5. Do Your Due Diligence
Are you someone who loves to jump on people’s advice? Hold your horses just yet. Unless you are consulting an expert, always do some research on the cryptocurrency. Dig deeper into the coin’s purpose and future goals and weigh it against its peers to determine if the particular crypto is worth investing in. Do not be that guy who listens to a stranger or a friend’s advice blindly, only to end up cursing them. We aren’t asking you to discount or undermine someone’s advice.
For all you know, they might have some precious information. We are asking you to fact-check if the advice is best for you. It would be best if you also kept in mind that the investment strategies that work for your friend may not be your best. This is simply because everyone has a different risk appetite.
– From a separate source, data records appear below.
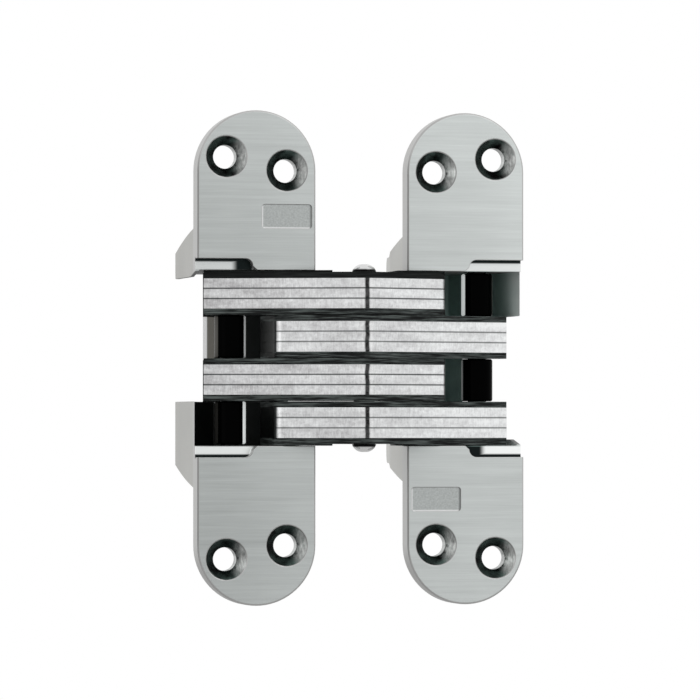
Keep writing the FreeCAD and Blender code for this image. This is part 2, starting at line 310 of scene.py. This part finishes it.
def on_ledge(finish, spot):
    """1 on the floor of the ledge that clears the rivet head when the hinge is shut."""
    floor = FACE_Y + LEDGE_DEPTH
    level = finish.soft_step(abs(spot.y - floor), 0.5 * MM, 0.1 * MM)
    return level * off_centre(finish, spot, 0.2, 0.8) * past_window(finish, spot, 3.2, 2.9)


def in_panel(finish, spot):
    """1 on the floor of the blank sunk panel, which each leaf has once."""
    from_middle, from_level = abs(spot.out - PANEL_X), abs(spot.height - PANEL_Z)
    across = finish.soft_step(from_middle, PANEL_HALF_WIDTH, PANEL_HALF_WIDTH - 0.05 * MM)
    along = finish.soft_step(from_level, PANEL_HALF_HEIGHT, PANEL_HALF_HEIGHT - 0.05 * MM)
    near_face = behind_face(finish, spot, 0.1, 0.2) * behind_face(finish, spot, 1.4, 1.0)
    return on_panel_quarter(finish, spot) * across * along * near_face


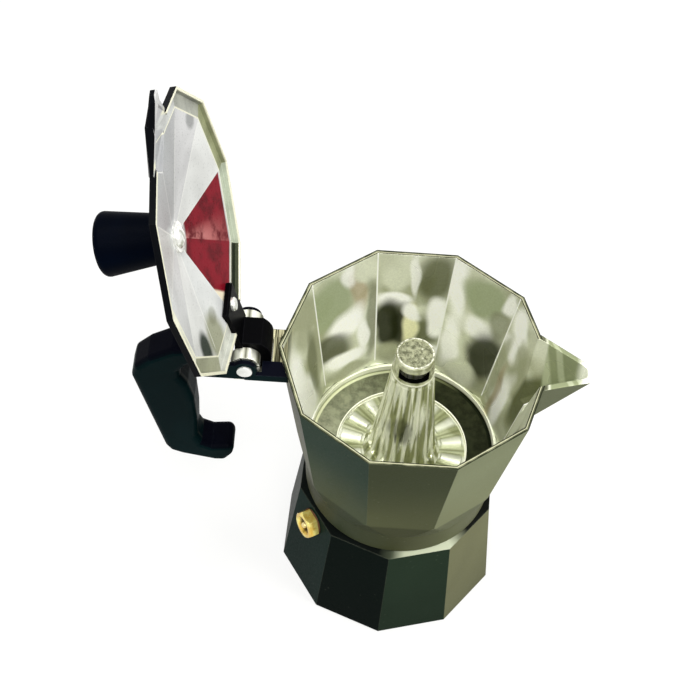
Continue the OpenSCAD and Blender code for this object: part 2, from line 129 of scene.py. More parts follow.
def makeLamps():
    for name, place, size, power, color, aim in studio["lamps"]:
        data = bpy.data.lights.new(name, "AREA")
        data.shape = "RECTANGLE"
        data.size, data.size_y = size
        data.energy = power
        data.color = color
        lamp = bpy.data.objects.new(name, data)
        look = (Vector(place) - Vector(aim)).to_track_quat("Z", "Y")
        lamp.matrix_world = Matrix.Translation(place) @ look.to_matrix().to_4x4()
        bpy.context.scene.collection.objects.link(lamp)


def seenRay(tree):
    # 1 for what the camera sees, also in gloss and through glass
    path = tree.nodes.new("ShaderNodeLightPath")
    gloss, through = path.outputs["Is Glossy Ray"], path.outputs["Is Transmission Ray"]
    indirect = maths(tree, "MAXIMUM", gloss, through)
    return maths(tree, "MAXIMUM", path.outputs["Is Camera Ray"], indirect)


def mixShaders(tree, factor, first, second, outKind):
    mix = tree.nodes.new("ShaderNodeMixShader")
    out = tree.nodes.new(outKind)
    tree.links.new(factor, mix.inputs["Fac"])
    tree.links.new(first.outputs[0], mix.inputs[1])
    tree.links.new(second.outputs[0], mix.inputs[2])
    tree.links.new(mix.outputs[0], out.inputs["Surface"])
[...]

It would help if you considered your risk tolerance.
6. Don’t Invest Against The Market
Make the trend your friend! If the market is continuously falling each day and you aren’t sure about the future direction, it’s better that you don’t buy into such a trend yet. Always wait for some signal which says there is a potential trend reversal. The signs could look like two to three days of upside movement and heavy buying volume, to name a few.
Learning to read chart patterns would be handy in making investment decisions if you plan to become a long-term crypto investor. This process is called technical analysis, and investing time into learning this skill would pay dividends in the future.
We hope these six imperative tips will help you make better crypto investment decisions. May your portfolio grow in leaps and bounds! Cheers!